Build the final model parameters¶
Create a new cell:
# Add the fixed parameters to the best tuned parameters
freq_params = {
**best_params,
"loss_function": "Poisson",
"eval_metric": "Poisson",
"random_seed": 42,
"verbose": 100, # print progress every 100 iterations when training final model
}
max_year = df["accident_year"].max()
print(f"Test year (held out): {max_year}")
print(f"Training on accident years: {sorted(df.filter(pl.col('accident_year') < max_year)['accident_year'].unique().to_list())}")
Prepare the final train and test sets¶
df_train_final = df.filter(pl.col("accident_year") < max_year)
df_test_final = df.filter(pl.col("accident_year") == max_year)
X_train_f = df_train_final[FEATURES].to_pandas()
y_train_f = df_train_final[FREQ_TARGET].to_numpy()
w_train_f = df_train_final[EXPOSURE_COL].to_numpy()
X_test_f = df_test_final[FEATURES].to_pandas()
y_test_f = df_test_final[FREQ_TARGET].to_numpy()
w_test_f = df_test_final[EXPOSURE_COL].to_numpy()
final_train_pool = Pool(X_train_f, y_train_f, baseline=np.log(w_train_f), cat_features=CAT_FEATURES)

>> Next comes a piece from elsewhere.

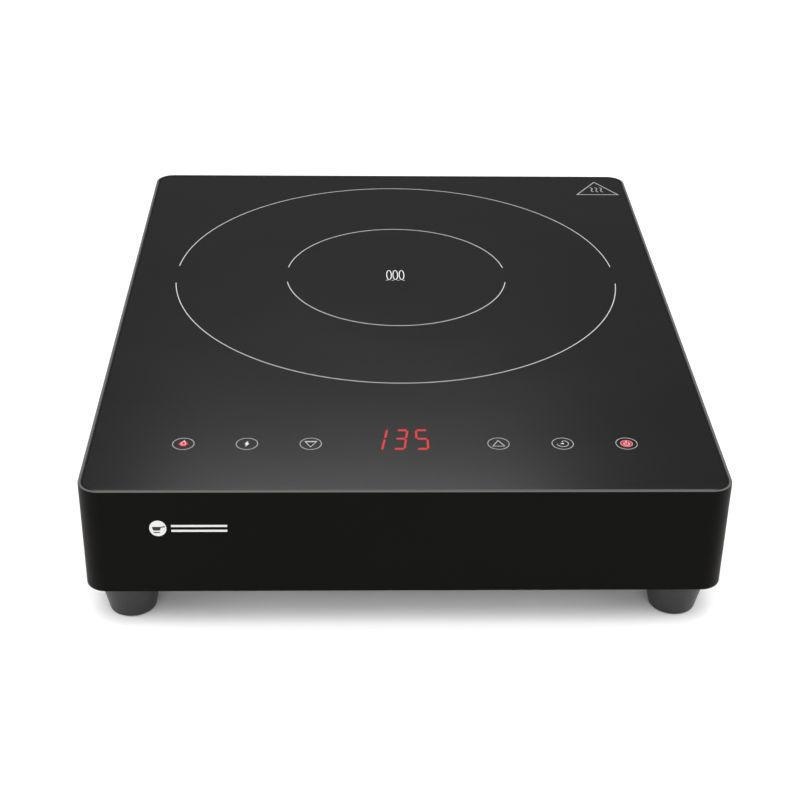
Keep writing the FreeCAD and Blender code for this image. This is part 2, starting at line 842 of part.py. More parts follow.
def make_terminal_block():
    body = new_body("terminal_block")
    outline = sketch_on(body, "terminal_outline", "XY_Plane")
    rectangle(outline, "terminal_width", "terminal_depth")
    pad(body, outline, "terminal_height")
    screws = sketch_on(body, "terminal_screw_holes", "XY_Plane", "terminal_height")
    ways = sketch_on(body, "terminal_wire_holes", "XZ_Plane", "terminal_depth/2")
    for pole in (-1, 0, 1):
        circle(screws, "terminal_screw_radius", f"{pole}*terminal_pitch")
        circle(ways, "terminal_wire_radius", f"{pole}*terminal_pitch", "terminal_wire_level")
    pocket(body, screws, "terminal_screw_depth")
    pocket(body, ways, "terminal_depth")
    finish(body, "terminal_block", "gland_x", "terminal_y", BASE_TOP)


def make_earth_stud():
    """A spacer on the base plate with the ring terminal, its nut and the end of the bolt."""
    pieces = [
        rod("stud_spacer", "stud_spacer_radius", "stud_spacer_height"),
        rod("stud_ring", "stud_ring_radius", "stud_ring_thickness", z="stud_spacer_height"),
        rod("stud_nut", "stud_nut_radius", "stud_nut_height",
            z="stud_spacer_height + stud_ring_thickness"),
        rod("stud_bolt", "stud_bolt_radius", "stud_bolt_height"),
    ]
    finish(join("stud", pieces), "earth_stud", str(EARTH_STUD[0]), str(EARTH_STUD[1]), BASE_TOP)


def make_mains_leads():
    """Three leads between the terminal block, the board and the earth stud, from the table up."""
    radius = size("lead_radius")
    routes = {
        "live_lead": [(-131, 168, 40), (-131, 158, 40), (-128, 148, 43), (-125, 138.5, 41),
                      (-125, 129, 41)],
        "neutral_lead": [(-120, 168, 40), (-120, 158, 40), (-115.5, 148.5, 43),
                         (-108, 139.5, 41), (-108, 129, 41)],
        "earth_lead": [(-109, 168, 40), (-109, 157, 40), (-104, 147, 42), (-94, 143.5, 43),
                       (-85, 150, 42), (-84, 162, 39.5), (-86, 176, 39.5)],
    }
    for label, route in routes.items():
        finish(feature_of(label, lead_shape(label, radius, route)), label)


# ------------------------------------------------------------------ power board
def make_power_board():
    body = new_body("power_board")
    outline = sketch_on(body, "power_board_outline", "XY_Plane")
    rectangle(outline, "board_width", "board_depth", y="board_y")
    pad(body, outline, "board_thickness")
    holes = sketch_on(body, "power_board_holes", "XY_Plane", "board_thickness")
    for x, y in BOARD_SPOTS:
        circle(holes, "small_hole_radius", str(x), str(y))
    for sign in (-1, 1):
        circle(holes, "pillar_radius + pillar_clearance", f"{sign}*lug_offset", "coil_y + lug_offset")
    pocket(body, holes, "2*board_thickness")
    finish(body, "power_board", z=f"{BASE_TOP} + standoff_height")


def make_standoffs():
    pieces = []
    for i, (x, y) in enumerate(BOARD_SPOTS):
        solid = rod(f"standoff_{i}_solid", "standoff_radius", "standoff_height", str(x), str(y))
        hole = rod(f"standoff_{i}_hole", "small_hole_radius", "standoff_height", str(x), str(y))
        pieces.append(cut(f"standoff_{i}", solid, hole))
    finish(group("standoffs", pieces), "board_standoffs", z=BASE_TOP)


def make_board_screws():
    """The small screws of the power board and of the control board, all alike."""
    down = Vector(0, 0, -1)
    screws = [pan_screw(f"power_screw_{i}", "small_", "7", str(x), str(y), BOARD_TOP, down)
              for i, (x, y) in enumerate(BOARD_SPOTS)]
    screws += [pan_screw(f"control_screw_{i}", "small_", "5", str(x), str(y), CONTROL_TOP, down)
               for i, (x, y) in enumerate(CONTROL_SPOTS)]
    finish(group("screws_of_boards", screws), "board_screws")


def make_heat_sink():
    """An extruded section: a flat base, an upright web for the power devices and upright fins."""
    body = new_body("heat_sink")
    base = sketch_on(body, "sink_base_outline", "XZ_Plane", "-sink_length/2")
    polygon(base, [
        ("0", "0"),
        ("sink_width", "0"),
        ("sink_width", "sink_base"),
        ("sink_base", "sink_base"),
        ("sink_base", "sink_height"),
        ("0", "sink_height"),
    ])
    pad(body, base, "sink_length")
    fin = sketch_on(body, "sink_fin_outline", "XZ_Plane", "-sink_length/2")
    rectangle(fin, "fin_thickness", "sink_height - sink_base/2", "sink_base + fin_pitch",
              "sink_height/2 + sink_base/4")
    first_fin = pad(body, fin, "sink_length")
    pattern(body, "LinearPattern", first_fin, fin, "H_Axis", "fin_count",
            "(fin_count - 1)*fin_pitch")
    holes = sketch_on(body, "sink_screw_holes", "YZ_Plane", "sink_base")
    for y in (*TRANSISTOR_Y, BRIDGE_Y):
        circle(holes, "small_hole_radius", f"{y} - sink_y", "device_hole_level")
    pocket(body, holes, "sink_base")
    finish(body, "heat_sink", "sink_x", "sink_y", BOARD_TOP)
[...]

final_test_pool = Pool(X_test_f, y_test_f, baseline=np.log(w_test_f), cat_features=CAT_FEATURES)
Train and log to MLflow¶
MLflow runs are created with a context manager (with mlflow.start_run(...)). Everything inside the with block is recorded as part of this run. Create a new cell:
with mlflow.start_run(run_name="freq_catboost_tuned") as run_freq:
# Log what we did
mlflow.log_params(freq_params)
mlflow.log_param("cv_strategy", "walk_forward_ibnr1")
mlflow.log_param("n_cv_folds", len(folds))
mlflow.log_param("features", json.dumps(FEATURES))
mlflow.log_param("cat_features", json.dumps(CAT_FEATURES))
mlflow.log_param("train_years", str(sorted(df_train_final["accident_year"].unique().to_list())))
mlflow.log_param("test_year", str(max_year))
mlflow.log_param("run_date", str(date.today()))
# Train
freq_model = CatBoostRegressor(**freq_params)
freq_model.fit(final_train_pool, eval_set=final_test_pool)
# Evaluate on the test year
y_pred_freq = freq_model.predict(final_test_pool)
test_dev = poisson_deviance(y_test_f, y_pred_freq, w_test_f)
# Log metrics
mlflow.log_metric("test_poisson_deviance", test_dev)
mlflow.log_metric("mean_cv_deviance", np.mean(cv_deviances))
mlflow.log_metric("cv_deviance_std", np.std(cv_deviances))
# Log the model artefact
mlflow.catboost.log_model(freq_model, "freq_model")
freq_run_id = run_freq.info.run_id
print(f"\nTest year Poisson deviance: {test_dev:.4f}")
print(f"MLflow run ID: {freq_run_id}")
Run this cell. The model trains on 2019-2023 data (80,000 policies) and the training progress prints every 100 iterations. At the end you see the test deviance.
What MLflow is recording: The log_params call records all the hyperparameters. The log_metric calls record the evaluation results. The log_model call saves the entire CatBoost model object as an MLflow artefact. If someone needs to reproduce this model result in 18 months, they open the MLflow experiment, find this run by its ID, and load the model artefact. The training year range tells them which Delta table version to use for the data. That is the audit trail.
To view the MLflow run in the UI: in the Databricks left sidebar, click Experiments. Find the experiment for this notebook. Click on the run named "freq_catboost_tuned". You should see all the parameters and metrics logged.